Entries with parts and joints
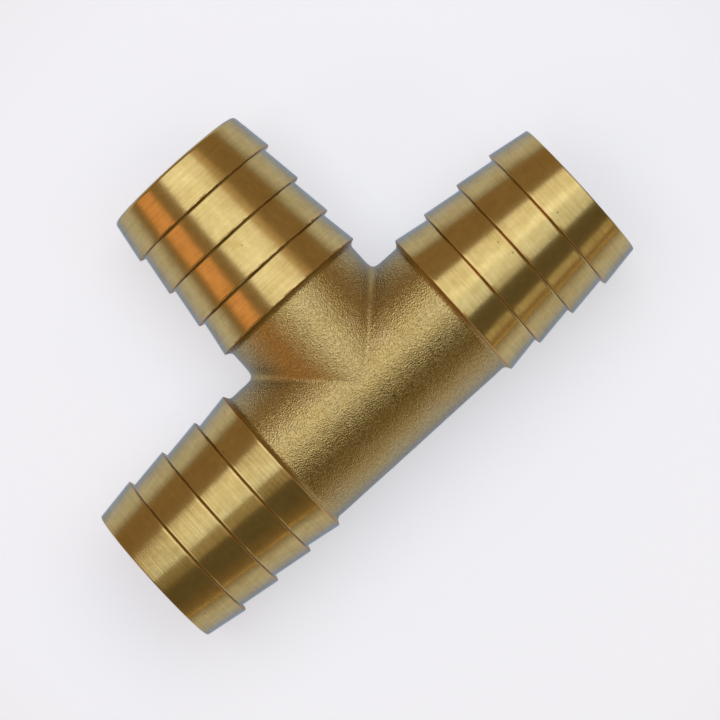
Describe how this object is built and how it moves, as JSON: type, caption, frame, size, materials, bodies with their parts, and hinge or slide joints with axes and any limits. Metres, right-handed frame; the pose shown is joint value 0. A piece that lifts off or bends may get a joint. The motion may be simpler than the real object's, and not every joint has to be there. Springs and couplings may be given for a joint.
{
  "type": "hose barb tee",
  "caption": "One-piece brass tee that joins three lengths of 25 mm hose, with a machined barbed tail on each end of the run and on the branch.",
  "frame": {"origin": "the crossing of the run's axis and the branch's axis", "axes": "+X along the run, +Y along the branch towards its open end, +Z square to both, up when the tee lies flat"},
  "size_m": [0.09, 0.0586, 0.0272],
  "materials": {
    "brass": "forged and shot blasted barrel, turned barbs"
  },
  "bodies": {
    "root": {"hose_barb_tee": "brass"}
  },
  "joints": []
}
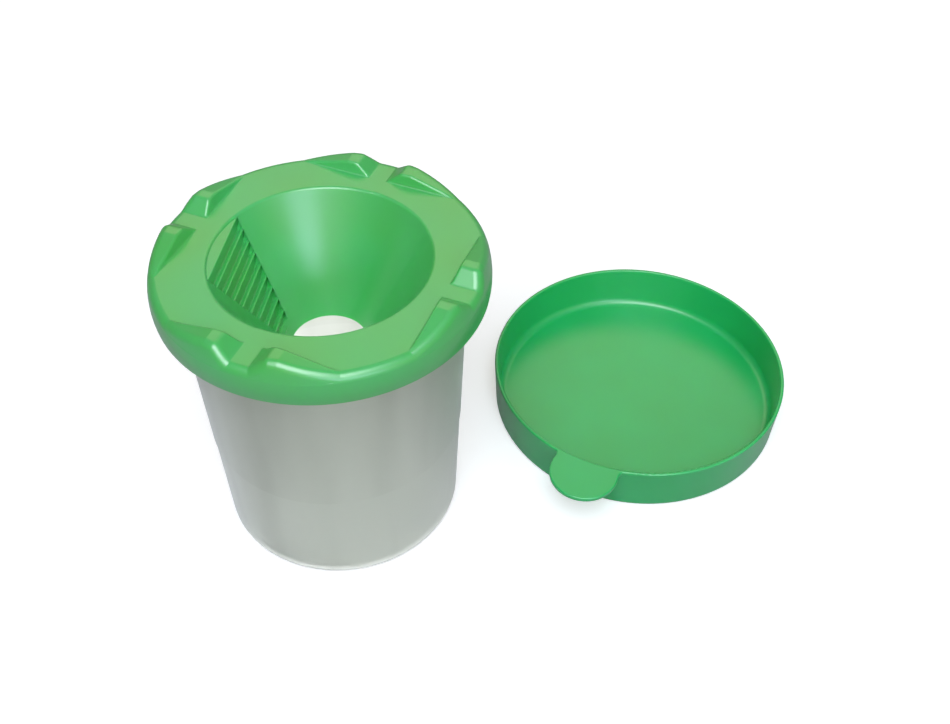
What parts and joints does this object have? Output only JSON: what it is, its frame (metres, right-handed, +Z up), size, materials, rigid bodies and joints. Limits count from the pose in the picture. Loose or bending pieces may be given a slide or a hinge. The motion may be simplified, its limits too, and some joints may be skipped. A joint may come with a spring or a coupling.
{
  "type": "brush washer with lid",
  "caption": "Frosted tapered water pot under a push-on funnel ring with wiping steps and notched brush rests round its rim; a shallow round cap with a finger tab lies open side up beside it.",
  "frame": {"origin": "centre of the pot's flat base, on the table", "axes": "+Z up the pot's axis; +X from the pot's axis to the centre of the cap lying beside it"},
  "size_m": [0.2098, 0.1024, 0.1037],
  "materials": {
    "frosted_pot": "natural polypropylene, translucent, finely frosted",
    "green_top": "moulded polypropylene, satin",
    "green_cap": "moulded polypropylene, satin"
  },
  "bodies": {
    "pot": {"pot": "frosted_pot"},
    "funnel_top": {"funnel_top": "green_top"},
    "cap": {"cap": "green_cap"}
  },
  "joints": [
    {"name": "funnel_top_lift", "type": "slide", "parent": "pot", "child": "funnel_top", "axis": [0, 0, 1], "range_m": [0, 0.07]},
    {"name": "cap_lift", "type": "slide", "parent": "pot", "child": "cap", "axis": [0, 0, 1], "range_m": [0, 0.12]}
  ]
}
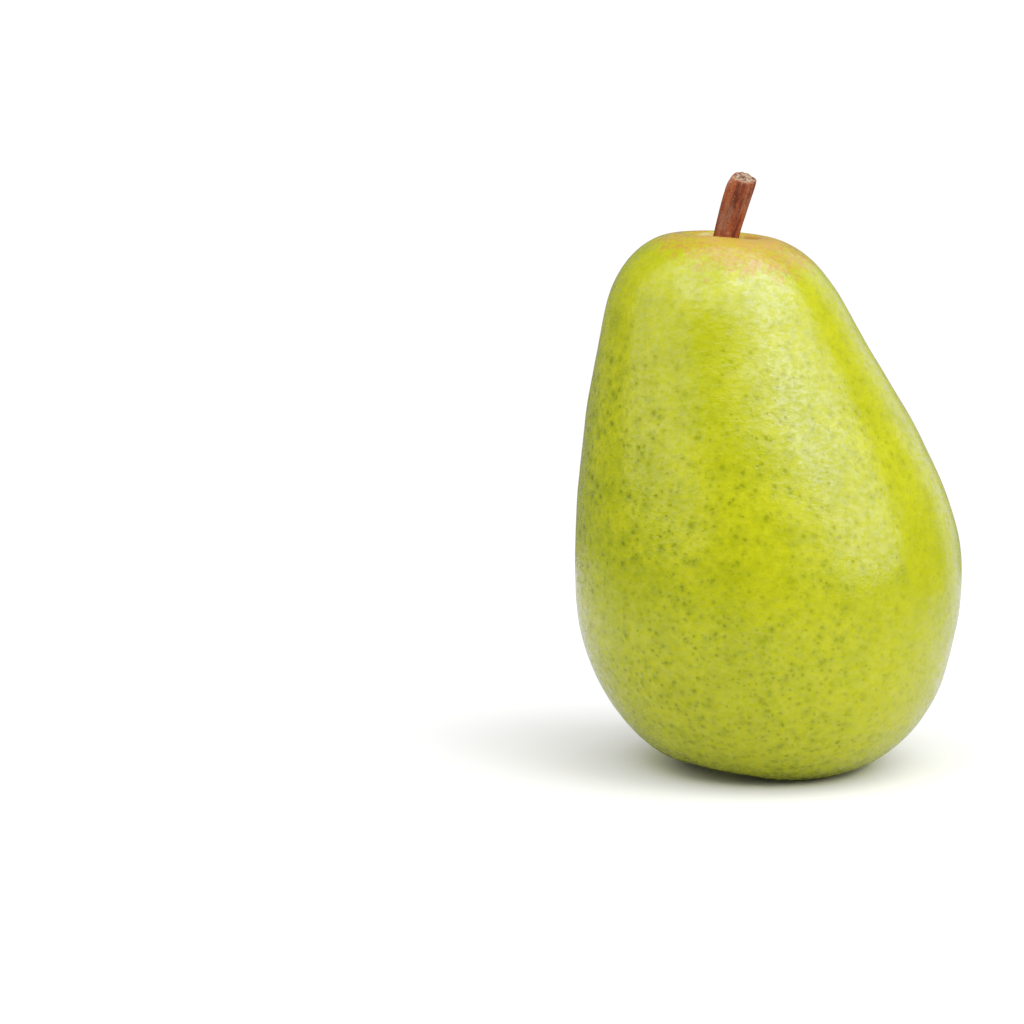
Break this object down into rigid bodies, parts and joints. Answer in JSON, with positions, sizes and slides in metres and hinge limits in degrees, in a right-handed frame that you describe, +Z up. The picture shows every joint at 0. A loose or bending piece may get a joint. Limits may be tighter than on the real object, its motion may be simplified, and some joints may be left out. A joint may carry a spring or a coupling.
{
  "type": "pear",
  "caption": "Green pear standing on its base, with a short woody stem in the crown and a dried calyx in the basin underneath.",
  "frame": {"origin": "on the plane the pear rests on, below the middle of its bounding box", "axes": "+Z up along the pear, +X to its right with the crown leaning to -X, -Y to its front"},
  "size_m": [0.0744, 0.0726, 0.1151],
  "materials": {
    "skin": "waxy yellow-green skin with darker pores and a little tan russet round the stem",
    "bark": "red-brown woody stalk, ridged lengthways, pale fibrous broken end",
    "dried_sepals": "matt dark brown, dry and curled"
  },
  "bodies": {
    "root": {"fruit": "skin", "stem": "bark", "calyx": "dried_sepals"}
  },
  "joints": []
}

**WRITTEN TASK**
Reproduce all of the data exactly as given.

**OUTPUT OF THE EXERCISE**
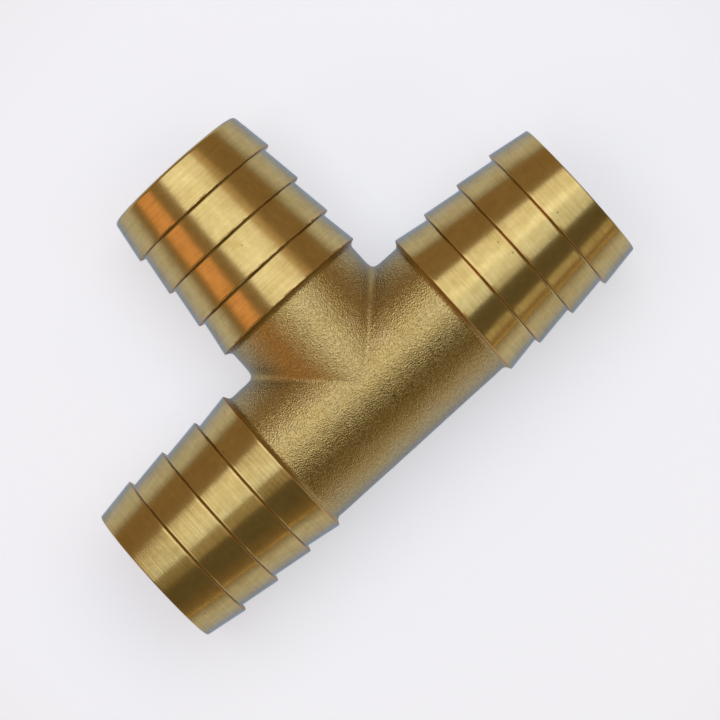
Describe how this object is built and how it moves, as JSON: type, caption, frame, size, materials, bodies with their parts, and hinge or slide joints with axes and any limits. Metres, right-handed frame; the pose shown is joint value 0. A piece that lifts off or bends may get a joint. The motion may be simpler than the real object's, and not every joint has to be there. Springs and couplings may be given for a joint.
{
  "type": "hose barb tee",
  "caption": "One-piece brass tee that joins three lengths of 25 mm hose, with a machined barbed tail on each end of the run and on the branch.",
  "frame": {"origin": "the crossing of the run's axis and the branch's axis", "axes": "+X along the run, +Y along the branch towards its open end, +Z square to both, up when the tee lies flat"},
  "size_m": [0.09, 0.0586, 0.0272],
  "materials": {
    "brass": "forged and shot blasted barrel, turned barbs"
  },
  "bodies": {
    "root": {"hose_barb_tee": "brass"}
  },
  "joints": []
}
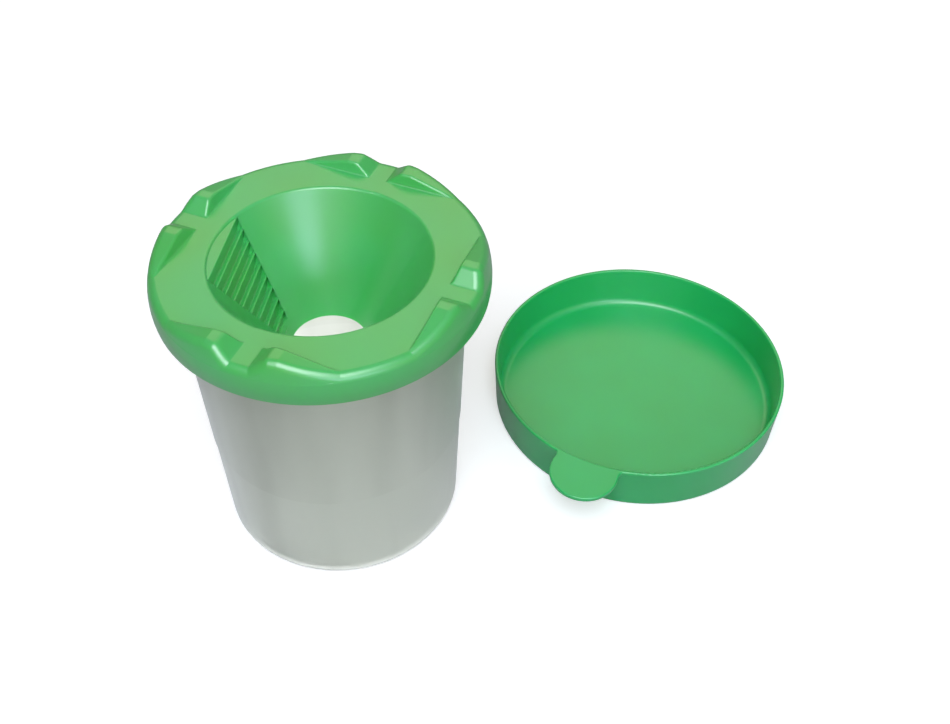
What parts and joints does this object have? Output only JSON: what it is, its frame (metres, right-handed, +Z up), size, materials, rigid bodies and joints. Limits count from the pose in the picture. Loose or bending pieces may be given a slide or a hinge. The motion may be simplified, its limits too, and some joints may be skipped. A joint may come with a spring or a coupling.
{
  "type": "brush washer with lid",
  "caption": "Frosted tapered water pot under a push-on funnel ring with wiping steps and notched brush rests round its rim; a shallow round cap with a finger tab lies open side up beside it.",
  "frame": {"origin": "centre of the pot's flat base, on the table", "axes": "+Z up the pot's axis; +X from the pot's axis to the centre of the cap lying beside it"},
  "size_m": [0.2098, 0.1024, 0.1037],
  "materials": {
    "frosted_pot": "natural polypropylene, translucent, finely frosted",
    "green_top": "moulded polypropylene, satin",
    "green_cap": "moulded polypropylene, satin"
  },
  "bodies": {
    "pot": {"pot": "frosted_pot"},
    "funnel_top": {"funnel_top": "green_top"},
    "cap": {"cap": "green_cap"}
  },
  "joints": [
    {"name": "funnel_top_lift", "type": "slide", "parent": "pot", "child": "funnel_top", "axis": [0, 0, 1], "range_m": [0, 0.07]},
    {"name": "cap_lift", "type": "slide", "parent": "pot", "child": "cap", "axis": [0, 0, 1], "range_m": [0, 0.12]}
  ]
}
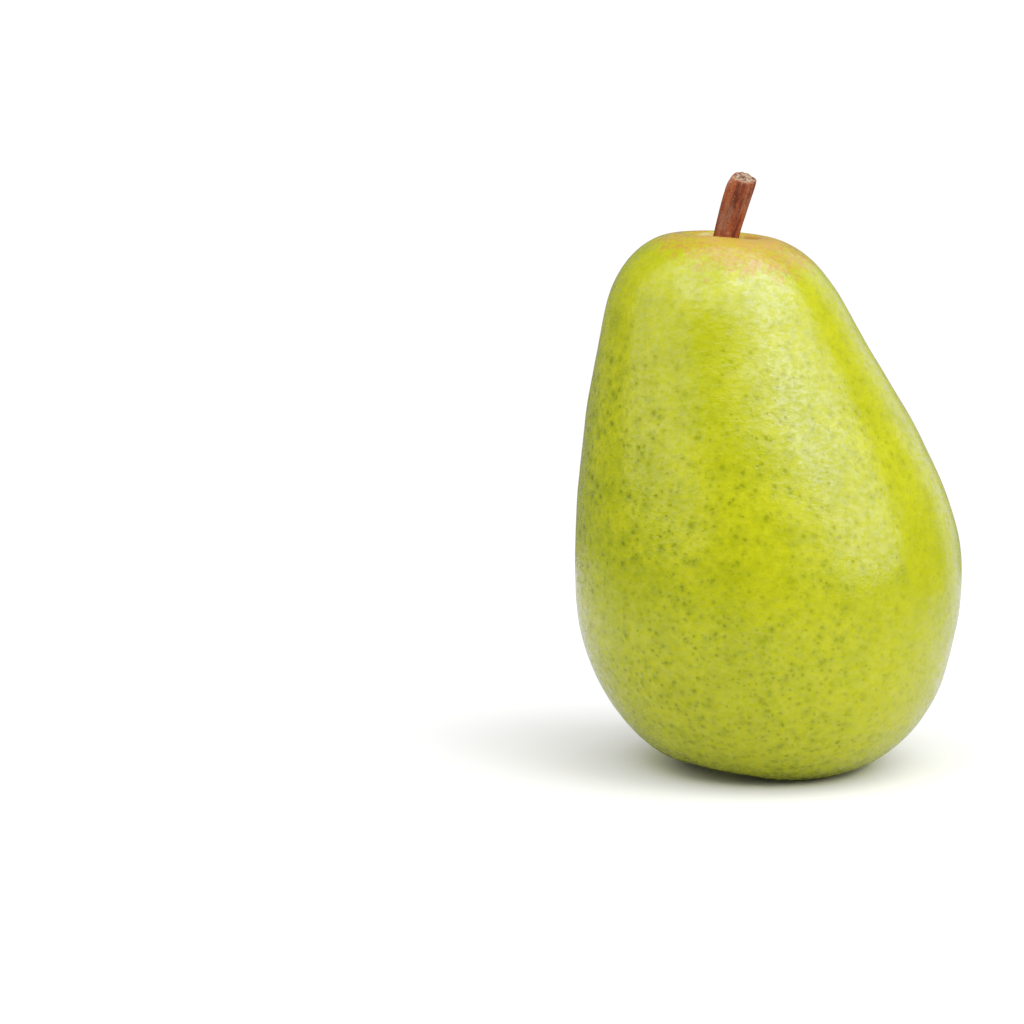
Break this object down into rigid bodies, parts and joints. Answer in JSON, with positions, sizes and slides in metres and hinge limits in degrees, in a right-handed frame that you describe, +Z up. The picture shows every joint at 0. A loose or bending piece may get a joint. Limits may be tighter than on the real object, its motion may be simplified, and some joints may be left out. A joint may carry a spring or a coupling.
{
  "type": "pear",
  "caption": "Green pear standing on its base, with a short woody stem in the crown and a dried calyx in the basin underneath.",
  "frame": {"origin": "on the plane the pear rests on, below the middle of its bounding box", "axes": "+Z up along the pear, +X to its right with the crown leaning to -X, -Y to its front"},
  "size_m": [0.0744, 0.0726, 0.1151],
  "materials": {
    "skin": "waxy yellow-green skin with darker pores and a little tan russet round the stem",
    "bark": "red-brown woody stalk, ridged lengthways, pale fibrous broken end",
    "dried_sepals": "matt dark brown, dry and curled"
  },
  "bodies": {
    "root": {"fruit": "skin", "stem": "bark", "calyx": "dried_sepals"}
  },
  "joints": []
}